Cancer treatments such as radiotherapy and chemotherapy induce DNA damage, which can be a factor determining therapeutic efficacy. A DNA double strand break (DSB) is considered to be the most critical type of DNA lesion, since DSBs cause cell death when they are unrepaired and generate mutations if they are misrepaired. Ionising radiation (IR) produces a broad spectrum of DNA damage, including DSBs, single strand breaks (SSBs) and base damages. Specific poly(ADP-ribose) polymerase (PARP) inhibitors, currently being tested in clinical trials, compromise SSB repair after IR, resulting in the accumulation of replication-associated DSBs. Since replication-associated DSBs are effectively repaired by homologous recombination, PARP inhibition sensitizes cells that are defective in homologous recombination. In addition, PARP inhibition effectively blocks backup DSB repair in cells defective in non-homologous end joining (NHEJ) following IR. Importantly, the sensitization in NHEJ-defective cells occurs independently of DNA replication. In this chapter, we discuss the multiple effects of PARP inhibition in DSB repair-defective cells in the context of the potential availability of PARP inhibitor in clinical use.

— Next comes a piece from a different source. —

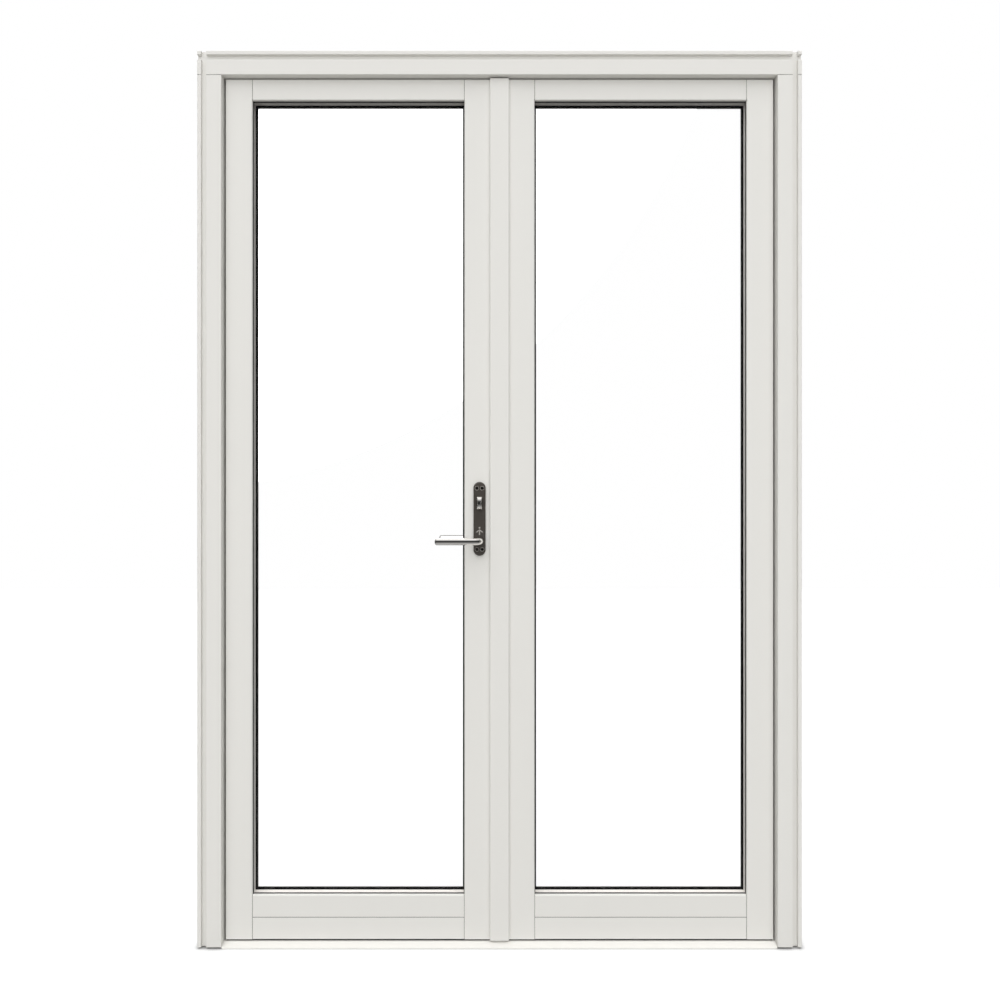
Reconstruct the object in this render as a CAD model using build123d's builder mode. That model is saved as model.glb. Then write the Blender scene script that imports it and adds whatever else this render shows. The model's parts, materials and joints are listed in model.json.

We further discuss how a PARP inhibitor influences the type of cell death, which may affect prognosis following cancer treatment. In cancer therapy using PARP inhibitors, a comprehensive understanding of PARP signaling from DNA damage to cell death may be required to augment DNA damage-induced cell death and to direct restrained cell death in order to reduce inflammation responses in surrounding tissues.